_Task to complete_
Within the material below, locate the line with "make_knot(belt, blue)" and the line with "before = set(bpy.data.objects)", then return those two lines and all lines between them, exactly as written.

_Source data_
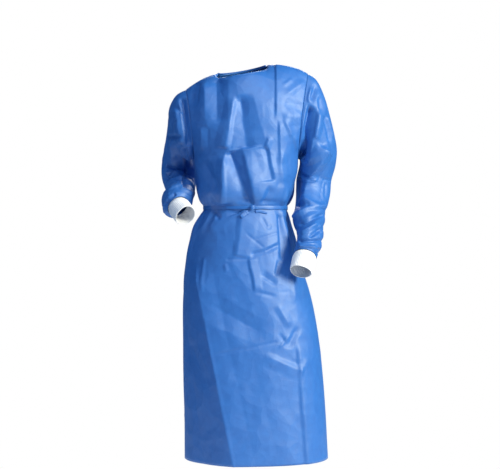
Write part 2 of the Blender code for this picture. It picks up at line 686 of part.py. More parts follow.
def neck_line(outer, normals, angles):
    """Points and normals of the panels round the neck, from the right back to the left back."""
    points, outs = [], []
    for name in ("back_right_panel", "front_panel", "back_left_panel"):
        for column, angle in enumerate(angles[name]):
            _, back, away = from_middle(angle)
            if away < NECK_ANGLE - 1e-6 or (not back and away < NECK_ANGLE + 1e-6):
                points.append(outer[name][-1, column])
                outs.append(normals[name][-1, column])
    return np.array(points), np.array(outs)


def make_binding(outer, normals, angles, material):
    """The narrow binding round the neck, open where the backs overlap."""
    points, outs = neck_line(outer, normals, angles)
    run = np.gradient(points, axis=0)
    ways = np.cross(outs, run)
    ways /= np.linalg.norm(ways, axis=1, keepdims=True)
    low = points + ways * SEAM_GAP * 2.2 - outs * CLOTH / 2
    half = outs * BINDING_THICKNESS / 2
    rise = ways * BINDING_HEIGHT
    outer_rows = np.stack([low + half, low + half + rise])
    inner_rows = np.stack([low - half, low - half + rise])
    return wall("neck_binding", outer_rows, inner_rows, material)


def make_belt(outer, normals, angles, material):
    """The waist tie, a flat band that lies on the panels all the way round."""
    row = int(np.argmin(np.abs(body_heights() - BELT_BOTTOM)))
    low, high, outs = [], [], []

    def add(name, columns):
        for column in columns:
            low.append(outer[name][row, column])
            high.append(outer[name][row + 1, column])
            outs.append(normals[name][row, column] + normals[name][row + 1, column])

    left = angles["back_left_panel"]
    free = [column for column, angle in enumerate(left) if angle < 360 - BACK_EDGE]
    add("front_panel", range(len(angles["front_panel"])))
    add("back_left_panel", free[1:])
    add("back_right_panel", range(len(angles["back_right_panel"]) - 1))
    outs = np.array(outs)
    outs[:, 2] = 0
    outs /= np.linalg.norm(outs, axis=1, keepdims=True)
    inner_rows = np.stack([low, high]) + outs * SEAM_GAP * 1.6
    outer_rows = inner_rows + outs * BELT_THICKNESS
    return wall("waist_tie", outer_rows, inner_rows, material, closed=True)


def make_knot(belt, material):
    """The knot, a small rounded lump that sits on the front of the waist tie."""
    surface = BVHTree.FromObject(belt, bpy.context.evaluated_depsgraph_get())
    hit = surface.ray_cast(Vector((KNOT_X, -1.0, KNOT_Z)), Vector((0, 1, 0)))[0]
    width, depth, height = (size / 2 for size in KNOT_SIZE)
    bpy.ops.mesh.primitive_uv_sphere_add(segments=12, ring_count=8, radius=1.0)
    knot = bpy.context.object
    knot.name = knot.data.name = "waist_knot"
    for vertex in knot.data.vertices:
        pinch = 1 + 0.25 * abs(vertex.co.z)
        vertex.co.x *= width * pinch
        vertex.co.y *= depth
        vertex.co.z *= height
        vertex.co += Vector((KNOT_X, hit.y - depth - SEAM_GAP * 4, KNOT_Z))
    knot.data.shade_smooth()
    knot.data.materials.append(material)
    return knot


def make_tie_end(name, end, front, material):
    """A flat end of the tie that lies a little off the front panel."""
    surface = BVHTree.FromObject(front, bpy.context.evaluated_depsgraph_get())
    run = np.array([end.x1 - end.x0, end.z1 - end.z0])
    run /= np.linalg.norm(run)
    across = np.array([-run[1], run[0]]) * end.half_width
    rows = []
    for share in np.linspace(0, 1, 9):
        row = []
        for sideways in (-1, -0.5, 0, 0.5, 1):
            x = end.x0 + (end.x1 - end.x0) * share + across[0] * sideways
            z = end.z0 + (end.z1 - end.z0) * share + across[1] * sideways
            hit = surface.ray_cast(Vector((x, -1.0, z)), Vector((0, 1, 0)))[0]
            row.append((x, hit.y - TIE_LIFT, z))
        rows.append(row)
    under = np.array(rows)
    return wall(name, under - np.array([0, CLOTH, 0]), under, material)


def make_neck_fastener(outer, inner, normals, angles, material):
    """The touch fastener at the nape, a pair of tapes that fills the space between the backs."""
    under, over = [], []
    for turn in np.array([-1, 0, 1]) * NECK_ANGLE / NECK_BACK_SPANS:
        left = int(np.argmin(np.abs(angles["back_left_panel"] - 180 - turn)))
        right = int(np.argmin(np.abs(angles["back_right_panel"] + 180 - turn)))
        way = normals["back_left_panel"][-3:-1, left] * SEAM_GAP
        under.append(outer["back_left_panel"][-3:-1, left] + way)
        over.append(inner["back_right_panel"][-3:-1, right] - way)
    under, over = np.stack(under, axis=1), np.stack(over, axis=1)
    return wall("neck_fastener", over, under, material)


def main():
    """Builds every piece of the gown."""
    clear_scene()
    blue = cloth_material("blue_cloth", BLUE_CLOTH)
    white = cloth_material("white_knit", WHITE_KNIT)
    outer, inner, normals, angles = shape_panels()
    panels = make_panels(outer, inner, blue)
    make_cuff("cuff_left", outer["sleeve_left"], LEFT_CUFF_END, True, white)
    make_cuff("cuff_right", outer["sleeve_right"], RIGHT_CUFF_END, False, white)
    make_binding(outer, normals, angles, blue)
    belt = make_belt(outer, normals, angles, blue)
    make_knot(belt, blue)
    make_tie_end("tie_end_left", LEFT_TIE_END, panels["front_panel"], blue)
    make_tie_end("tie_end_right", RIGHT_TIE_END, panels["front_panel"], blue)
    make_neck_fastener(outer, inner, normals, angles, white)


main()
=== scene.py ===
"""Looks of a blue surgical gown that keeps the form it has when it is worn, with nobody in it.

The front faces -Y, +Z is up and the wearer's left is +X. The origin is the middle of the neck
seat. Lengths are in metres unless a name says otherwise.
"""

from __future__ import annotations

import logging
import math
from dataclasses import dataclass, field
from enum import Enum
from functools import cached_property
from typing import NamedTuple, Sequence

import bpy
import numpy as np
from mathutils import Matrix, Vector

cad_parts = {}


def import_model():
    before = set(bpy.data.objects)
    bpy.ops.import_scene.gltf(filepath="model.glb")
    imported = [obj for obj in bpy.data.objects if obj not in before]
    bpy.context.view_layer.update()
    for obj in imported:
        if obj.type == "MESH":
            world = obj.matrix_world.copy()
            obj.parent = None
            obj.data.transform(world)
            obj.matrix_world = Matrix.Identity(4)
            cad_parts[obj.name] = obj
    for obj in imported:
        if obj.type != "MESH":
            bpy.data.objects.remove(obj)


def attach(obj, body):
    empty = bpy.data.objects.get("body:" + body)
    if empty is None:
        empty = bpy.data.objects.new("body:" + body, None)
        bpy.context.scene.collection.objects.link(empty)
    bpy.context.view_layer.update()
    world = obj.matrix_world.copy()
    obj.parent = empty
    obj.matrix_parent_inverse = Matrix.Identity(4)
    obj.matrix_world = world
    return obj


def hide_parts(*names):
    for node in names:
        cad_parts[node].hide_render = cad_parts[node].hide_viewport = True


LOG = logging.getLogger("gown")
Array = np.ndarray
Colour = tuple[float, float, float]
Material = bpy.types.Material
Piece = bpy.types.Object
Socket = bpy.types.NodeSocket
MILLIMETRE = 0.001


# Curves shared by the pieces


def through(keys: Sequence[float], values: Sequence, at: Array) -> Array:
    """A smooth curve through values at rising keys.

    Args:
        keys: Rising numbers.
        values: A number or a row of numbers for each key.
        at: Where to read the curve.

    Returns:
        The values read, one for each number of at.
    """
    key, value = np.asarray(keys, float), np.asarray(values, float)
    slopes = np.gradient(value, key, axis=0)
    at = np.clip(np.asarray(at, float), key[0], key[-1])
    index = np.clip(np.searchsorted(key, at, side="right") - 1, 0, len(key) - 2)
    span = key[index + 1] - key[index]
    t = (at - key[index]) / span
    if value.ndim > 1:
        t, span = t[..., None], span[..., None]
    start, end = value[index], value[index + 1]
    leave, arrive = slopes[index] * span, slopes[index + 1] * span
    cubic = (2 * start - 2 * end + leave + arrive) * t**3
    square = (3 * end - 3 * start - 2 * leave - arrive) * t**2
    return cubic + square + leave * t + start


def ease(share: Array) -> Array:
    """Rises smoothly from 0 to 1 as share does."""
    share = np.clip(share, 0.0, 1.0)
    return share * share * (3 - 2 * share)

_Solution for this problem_
    make_knot(belt, blue)
    make_tie_end("tie_end_left", LEFT_TIE_END, panels["front_panel"], blue)
    make_tie_end("tie_end_right", RIGHT_TIE_END, panels["front_panel"], blue)
    make_neck_fastener(outer, inner, normals, angles, white)


main()
=== scene.py ===
"""Looks of a blue surgical gown that keeps the form it has when it is worn, with nobody in it.

The front faces -Y, +Z is up and the wearer's left is +X. The origin is the middle of the neck
seat. Lengths are in metres unless a name says otherwise.
"""

from __future__ import annotations

import logging
import math
from dataclasses import dataclass, field
from enum import Enum
from functools import cached_property
from typing import NamedTuple, Sequence

import bpy
import numpy as np
from mathutils import Matrix, Vector

cad_parts = {}


def import_model():
    before = set(bpy.data.objects)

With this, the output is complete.